**Supplied material**
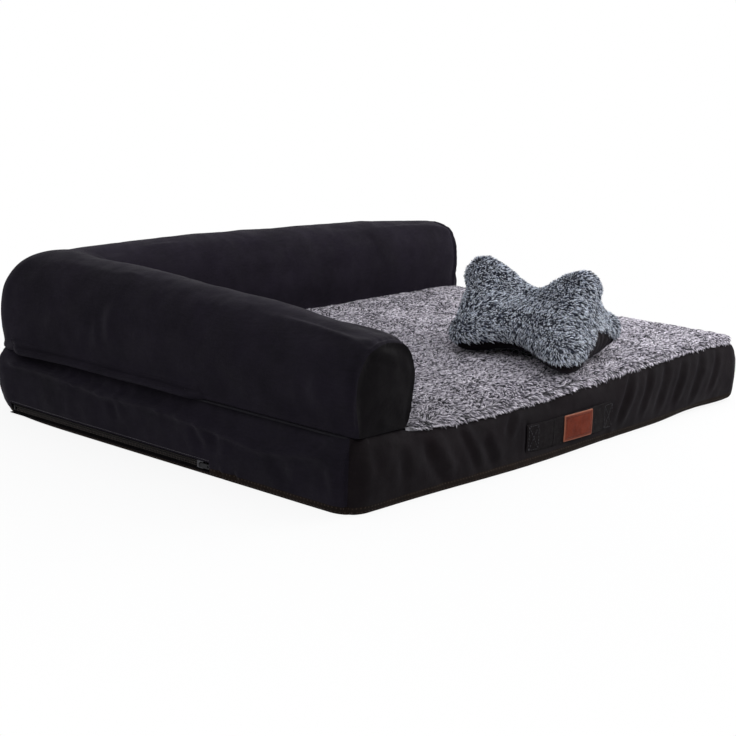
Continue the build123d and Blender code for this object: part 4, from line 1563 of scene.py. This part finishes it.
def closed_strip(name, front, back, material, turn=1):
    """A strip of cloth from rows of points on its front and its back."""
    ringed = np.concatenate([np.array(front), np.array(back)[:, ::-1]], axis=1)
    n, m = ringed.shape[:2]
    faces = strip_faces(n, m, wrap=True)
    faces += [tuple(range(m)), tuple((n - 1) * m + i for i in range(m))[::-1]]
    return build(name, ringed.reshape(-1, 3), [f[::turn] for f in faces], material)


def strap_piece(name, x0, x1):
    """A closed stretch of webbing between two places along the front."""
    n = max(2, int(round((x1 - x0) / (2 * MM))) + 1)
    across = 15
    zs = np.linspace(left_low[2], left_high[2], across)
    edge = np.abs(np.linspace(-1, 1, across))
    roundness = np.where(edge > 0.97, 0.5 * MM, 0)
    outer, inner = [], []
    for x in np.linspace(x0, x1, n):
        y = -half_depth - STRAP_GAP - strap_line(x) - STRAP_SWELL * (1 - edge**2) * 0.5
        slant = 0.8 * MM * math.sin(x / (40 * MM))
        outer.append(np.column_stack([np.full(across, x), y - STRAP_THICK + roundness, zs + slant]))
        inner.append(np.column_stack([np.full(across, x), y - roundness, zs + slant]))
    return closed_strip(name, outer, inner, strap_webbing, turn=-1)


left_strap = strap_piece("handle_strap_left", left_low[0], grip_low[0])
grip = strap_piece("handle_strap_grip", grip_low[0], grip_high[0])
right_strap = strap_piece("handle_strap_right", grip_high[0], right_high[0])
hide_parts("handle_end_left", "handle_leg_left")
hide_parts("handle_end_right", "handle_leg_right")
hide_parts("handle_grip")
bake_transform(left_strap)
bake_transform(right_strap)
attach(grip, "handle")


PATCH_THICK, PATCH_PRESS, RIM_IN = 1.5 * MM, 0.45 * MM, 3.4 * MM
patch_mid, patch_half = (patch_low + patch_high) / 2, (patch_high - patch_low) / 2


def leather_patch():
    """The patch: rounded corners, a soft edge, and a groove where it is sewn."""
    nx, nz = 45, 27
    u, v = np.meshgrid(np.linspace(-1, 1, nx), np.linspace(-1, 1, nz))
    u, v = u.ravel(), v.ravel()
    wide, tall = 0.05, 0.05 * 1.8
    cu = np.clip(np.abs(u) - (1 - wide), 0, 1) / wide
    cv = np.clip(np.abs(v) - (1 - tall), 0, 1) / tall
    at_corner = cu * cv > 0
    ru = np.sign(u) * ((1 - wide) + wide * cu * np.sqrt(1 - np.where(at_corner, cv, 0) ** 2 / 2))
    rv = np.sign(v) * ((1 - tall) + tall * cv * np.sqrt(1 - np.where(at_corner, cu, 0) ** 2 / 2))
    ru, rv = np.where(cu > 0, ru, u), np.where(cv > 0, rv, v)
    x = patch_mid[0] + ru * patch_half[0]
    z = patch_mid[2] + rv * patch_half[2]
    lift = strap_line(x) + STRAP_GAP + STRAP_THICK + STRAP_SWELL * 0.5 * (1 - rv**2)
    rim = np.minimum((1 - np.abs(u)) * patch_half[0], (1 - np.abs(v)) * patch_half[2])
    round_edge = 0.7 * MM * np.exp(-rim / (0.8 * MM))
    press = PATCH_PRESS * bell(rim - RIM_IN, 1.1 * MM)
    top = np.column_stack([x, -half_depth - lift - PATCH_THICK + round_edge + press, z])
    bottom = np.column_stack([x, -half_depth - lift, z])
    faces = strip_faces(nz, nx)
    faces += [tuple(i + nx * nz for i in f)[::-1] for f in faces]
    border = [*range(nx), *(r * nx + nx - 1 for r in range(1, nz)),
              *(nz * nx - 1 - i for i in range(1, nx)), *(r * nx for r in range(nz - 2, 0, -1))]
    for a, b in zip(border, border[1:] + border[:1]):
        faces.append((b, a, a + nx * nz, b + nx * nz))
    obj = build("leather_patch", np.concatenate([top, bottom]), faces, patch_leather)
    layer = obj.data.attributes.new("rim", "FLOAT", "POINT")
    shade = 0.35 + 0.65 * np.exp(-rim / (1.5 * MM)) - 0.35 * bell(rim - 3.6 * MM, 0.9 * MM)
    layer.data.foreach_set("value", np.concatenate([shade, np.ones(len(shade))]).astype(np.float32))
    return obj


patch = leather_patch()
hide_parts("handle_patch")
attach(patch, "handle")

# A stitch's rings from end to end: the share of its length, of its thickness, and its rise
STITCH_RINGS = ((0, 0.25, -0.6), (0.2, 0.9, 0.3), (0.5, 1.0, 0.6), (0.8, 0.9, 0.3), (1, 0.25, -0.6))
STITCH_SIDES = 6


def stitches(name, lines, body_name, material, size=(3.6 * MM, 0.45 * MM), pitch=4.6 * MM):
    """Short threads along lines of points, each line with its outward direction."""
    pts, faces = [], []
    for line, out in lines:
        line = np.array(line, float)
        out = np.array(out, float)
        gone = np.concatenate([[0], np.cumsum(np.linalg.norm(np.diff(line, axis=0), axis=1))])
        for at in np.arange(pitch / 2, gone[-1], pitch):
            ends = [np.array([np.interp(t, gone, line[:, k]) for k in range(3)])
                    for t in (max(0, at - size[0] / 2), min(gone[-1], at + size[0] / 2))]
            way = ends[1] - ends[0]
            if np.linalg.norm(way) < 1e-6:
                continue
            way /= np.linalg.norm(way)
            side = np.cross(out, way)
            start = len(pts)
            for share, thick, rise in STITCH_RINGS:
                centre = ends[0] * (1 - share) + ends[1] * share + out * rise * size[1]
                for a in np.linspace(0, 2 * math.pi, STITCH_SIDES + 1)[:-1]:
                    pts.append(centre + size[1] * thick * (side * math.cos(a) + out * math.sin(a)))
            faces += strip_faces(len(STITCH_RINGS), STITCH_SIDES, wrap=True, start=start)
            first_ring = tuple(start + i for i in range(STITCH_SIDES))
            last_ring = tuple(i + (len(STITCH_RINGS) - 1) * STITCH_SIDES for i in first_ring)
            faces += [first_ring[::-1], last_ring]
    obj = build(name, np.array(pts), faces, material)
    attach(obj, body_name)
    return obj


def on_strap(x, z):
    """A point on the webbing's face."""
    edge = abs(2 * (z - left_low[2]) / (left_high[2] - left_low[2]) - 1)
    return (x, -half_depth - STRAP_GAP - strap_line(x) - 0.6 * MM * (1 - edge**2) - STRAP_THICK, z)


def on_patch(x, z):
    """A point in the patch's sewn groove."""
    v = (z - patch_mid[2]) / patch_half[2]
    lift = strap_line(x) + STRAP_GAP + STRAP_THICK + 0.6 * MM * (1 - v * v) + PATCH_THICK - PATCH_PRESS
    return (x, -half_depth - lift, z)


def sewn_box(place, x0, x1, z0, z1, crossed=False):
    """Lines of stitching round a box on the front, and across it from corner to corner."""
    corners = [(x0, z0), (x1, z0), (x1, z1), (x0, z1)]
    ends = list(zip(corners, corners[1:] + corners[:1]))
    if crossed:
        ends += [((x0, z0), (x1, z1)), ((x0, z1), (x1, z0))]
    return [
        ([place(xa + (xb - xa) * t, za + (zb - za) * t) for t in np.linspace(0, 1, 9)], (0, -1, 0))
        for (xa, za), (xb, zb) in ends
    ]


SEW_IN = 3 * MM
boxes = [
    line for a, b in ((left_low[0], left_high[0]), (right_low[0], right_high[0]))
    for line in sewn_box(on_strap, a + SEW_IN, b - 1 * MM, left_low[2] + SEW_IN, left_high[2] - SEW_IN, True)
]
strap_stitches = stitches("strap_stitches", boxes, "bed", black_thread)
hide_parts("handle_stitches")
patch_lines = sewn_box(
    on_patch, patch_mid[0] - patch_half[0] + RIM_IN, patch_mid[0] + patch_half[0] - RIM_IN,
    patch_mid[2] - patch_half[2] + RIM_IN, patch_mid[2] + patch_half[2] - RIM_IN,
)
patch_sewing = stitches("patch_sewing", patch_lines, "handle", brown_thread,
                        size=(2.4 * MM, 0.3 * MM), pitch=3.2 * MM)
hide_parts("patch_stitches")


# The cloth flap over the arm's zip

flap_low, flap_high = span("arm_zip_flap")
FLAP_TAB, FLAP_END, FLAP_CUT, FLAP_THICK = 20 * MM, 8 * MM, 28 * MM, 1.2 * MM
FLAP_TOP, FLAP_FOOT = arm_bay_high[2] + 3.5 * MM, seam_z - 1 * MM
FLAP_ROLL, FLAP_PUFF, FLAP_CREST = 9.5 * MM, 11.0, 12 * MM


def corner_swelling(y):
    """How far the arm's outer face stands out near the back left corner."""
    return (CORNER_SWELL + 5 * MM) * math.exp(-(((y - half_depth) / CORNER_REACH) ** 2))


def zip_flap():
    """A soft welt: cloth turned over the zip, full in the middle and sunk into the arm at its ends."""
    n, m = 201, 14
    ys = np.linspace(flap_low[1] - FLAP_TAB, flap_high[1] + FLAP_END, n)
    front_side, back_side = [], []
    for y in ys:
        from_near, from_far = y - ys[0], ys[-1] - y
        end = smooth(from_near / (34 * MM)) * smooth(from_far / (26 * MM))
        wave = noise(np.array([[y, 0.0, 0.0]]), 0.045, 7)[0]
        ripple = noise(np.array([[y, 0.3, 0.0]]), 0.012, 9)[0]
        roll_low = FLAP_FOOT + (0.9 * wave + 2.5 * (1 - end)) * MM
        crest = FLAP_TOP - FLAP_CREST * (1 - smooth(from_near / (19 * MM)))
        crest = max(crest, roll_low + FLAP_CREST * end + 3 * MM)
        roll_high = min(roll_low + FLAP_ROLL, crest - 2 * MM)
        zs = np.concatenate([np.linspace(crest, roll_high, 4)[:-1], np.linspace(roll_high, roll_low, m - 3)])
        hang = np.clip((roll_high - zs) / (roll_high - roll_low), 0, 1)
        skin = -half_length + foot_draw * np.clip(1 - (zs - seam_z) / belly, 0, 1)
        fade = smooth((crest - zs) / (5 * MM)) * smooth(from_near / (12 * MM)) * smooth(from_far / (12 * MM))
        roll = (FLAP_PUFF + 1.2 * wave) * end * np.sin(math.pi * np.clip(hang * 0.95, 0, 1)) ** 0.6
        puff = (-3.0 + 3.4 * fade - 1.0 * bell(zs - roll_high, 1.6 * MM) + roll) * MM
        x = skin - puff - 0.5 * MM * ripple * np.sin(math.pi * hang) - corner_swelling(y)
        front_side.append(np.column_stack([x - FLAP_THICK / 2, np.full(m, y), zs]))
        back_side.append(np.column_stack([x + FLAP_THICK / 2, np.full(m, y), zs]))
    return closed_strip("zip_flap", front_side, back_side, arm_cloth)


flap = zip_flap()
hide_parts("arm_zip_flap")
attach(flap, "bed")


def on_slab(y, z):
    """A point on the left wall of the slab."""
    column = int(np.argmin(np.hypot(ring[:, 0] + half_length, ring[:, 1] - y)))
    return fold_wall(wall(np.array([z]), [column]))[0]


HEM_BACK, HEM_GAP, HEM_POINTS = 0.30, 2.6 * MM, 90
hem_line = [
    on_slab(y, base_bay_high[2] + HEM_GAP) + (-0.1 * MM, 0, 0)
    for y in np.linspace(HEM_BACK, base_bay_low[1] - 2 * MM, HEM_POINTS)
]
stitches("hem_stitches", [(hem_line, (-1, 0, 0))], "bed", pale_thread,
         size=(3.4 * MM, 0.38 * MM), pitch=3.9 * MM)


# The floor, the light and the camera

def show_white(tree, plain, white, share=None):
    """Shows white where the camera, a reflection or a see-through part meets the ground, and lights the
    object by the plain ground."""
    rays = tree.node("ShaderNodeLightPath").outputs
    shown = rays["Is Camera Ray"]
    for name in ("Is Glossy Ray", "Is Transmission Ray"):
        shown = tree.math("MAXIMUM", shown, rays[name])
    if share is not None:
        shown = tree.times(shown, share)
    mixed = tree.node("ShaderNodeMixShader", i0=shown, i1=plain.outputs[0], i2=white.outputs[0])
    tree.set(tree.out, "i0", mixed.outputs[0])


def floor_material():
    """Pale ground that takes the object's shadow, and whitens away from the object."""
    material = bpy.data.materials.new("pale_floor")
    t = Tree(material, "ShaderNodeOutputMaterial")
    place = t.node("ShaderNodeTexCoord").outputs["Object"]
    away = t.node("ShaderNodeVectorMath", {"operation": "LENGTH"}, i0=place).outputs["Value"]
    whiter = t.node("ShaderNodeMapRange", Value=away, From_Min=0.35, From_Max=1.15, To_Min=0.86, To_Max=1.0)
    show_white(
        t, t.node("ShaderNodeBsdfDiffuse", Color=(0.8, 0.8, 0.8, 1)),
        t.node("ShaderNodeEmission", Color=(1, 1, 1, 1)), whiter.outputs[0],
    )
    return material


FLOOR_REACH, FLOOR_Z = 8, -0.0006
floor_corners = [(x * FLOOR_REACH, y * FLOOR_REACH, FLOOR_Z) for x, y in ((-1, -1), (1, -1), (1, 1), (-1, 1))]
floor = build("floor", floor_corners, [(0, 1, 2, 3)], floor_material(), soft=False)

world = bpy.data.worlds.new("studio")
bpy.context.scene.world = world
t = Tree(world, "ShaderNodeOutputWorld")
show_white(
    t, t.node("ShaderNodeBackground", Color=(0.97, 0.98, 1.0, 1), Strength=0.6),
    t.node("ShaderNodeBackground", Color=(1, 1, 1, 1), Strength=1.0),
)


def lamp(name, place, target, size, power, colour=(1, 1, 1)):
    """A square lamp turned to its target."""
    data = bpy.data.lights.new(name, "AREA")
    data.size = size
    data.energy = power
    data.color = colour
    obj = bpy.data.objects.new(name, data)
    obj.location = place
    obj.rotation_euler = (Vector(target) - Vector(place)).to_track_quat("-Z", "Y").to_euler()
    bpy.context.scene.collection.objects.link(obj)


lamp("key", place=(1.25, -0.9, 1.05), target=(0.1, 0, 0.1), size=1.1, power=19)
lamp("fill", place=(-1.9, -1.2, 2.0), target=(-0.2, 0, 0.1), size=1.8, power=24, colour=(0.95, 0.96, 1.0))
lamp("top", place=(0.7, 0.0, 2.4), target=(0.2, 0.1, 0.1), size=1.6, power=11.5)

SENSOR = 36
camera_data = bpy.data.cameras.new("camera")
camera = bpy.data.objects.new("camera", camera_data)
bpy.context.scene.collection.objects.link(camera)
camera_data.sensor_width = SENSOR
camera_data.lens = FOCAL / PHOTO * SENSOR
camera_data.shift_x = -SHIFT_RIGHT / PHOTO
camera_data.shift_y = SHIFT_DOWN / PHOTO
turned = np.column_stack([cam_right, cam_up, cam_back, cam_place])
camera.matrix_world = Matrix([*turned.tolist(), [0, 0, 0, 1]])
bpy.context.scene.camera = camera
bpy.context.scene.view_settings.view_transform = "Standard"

**Description of the task**
In the listing above, find the line with "bake_transform(left_strap)" and the line with "patch_mid, patch_half = (patch_low", then print exactly those two lines and every line between them, and nothing more.

**The result**
bake_transform(left_strap)
bake_transform(right_strap)
attach(grip, "handle")


PATCH_THICK, PATCH_PRESS, RIM_IN = 1.5 * MM, 0.45 * MM, 3.4 * MM
patch_mid, patch_half = (patch_low + patch_high) / 2, (patch_high - patch_low) / 2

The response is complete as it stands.